Ambos os livros já publicados, considera Pedro, são baseados na experiência pessoal de morar em São Paulo.

“Os dois são ‘livros paulistas’, mas tem passagens que tirei de experiências no Ceará”, aponta. O passeio de bicicleta descrito no início de “Avenida Molotov”, por exemplo, vem da lembrança de ir de bicicleta visitar um amigo e passar pelas ruas do bairro Aldeota.

Já em relação a “O maior ser humano vivo” — que traz frases do português José Saramago e do cearense Belchior como epígrafes —, há passagens de lembranças de conversas e experiências vividas junto aos amigos da escola. “Embora seja tudo ambientado em São Paulo, tem muita coisa da minha vida que não foi vivida aqui”, ressalta.

“Funciona assim para todos os escritores, não só para mim. (As lembranças) vão se entremeando na sua vida de um jeito que você não pode nem mais dizer o que pertence a esse ou aquele momento. Pertence à sua existência”


Pedro

escritor

Além do campo das memórias de Fortaleza, Pedro segue visitando a cidade natal e a família que ainda mora aqui. Outra coisa que nunca deixou de lado foi a manutenção da relação com a produção literária feita não somente na Capital, mas no Ceará.

Entre nomes que destaca, estão autores como Natércia Pontes, Lorena Portela, Socorro Acioli, Tito Leite e Jarid Arraes.
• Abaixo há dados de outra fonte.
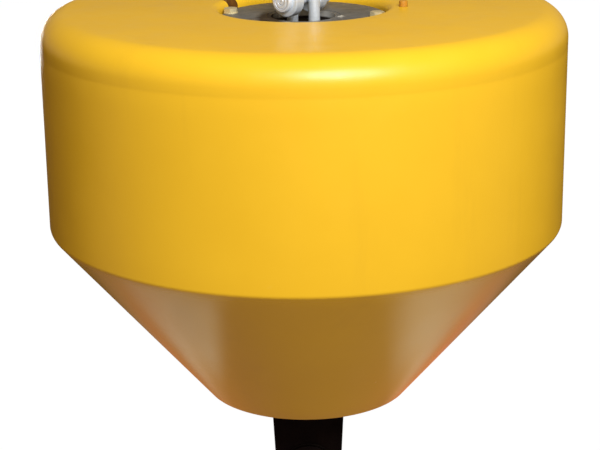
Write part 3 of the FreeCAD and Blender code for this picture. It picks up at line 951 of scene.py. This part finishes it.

“Não é uma questão de ‘vou ver o que os cearenses estão fazendo’, eu já vejo e leio naturalmente porque faz parte do meu convívio literário”, garante. 

Projetos na literatura

Equilibrando o trabalho em publicidade com a carreira de escritor, Pedro destaca que consegue escrever somente nos fins de semana.

Somando as demandas do processo de adaptação à rotina, ele compartilha que já está na produção de outro livro e tem “mais um na cabeça”

Além desses dois, há ainda o livro “engavetado” que escreveu entre “Avenida Molotov” e “O maior ser humano vivo”. “Gosto muito dele. Vou lançar em algum momento, não agora, mas vou revisitar, tem algumas melhorias que quero fazer”, explica. Tudo, repete ele, “sem pressa”.

“(O processo) demora um certo tempo, mas estou querendo lançar alguma coisa no ano que vem. É o objetivo, vamos ver se dá. Também não tenho pressa. O que quero é fazer um trabalho bem feito, contar uma história bem contada”, sustenta.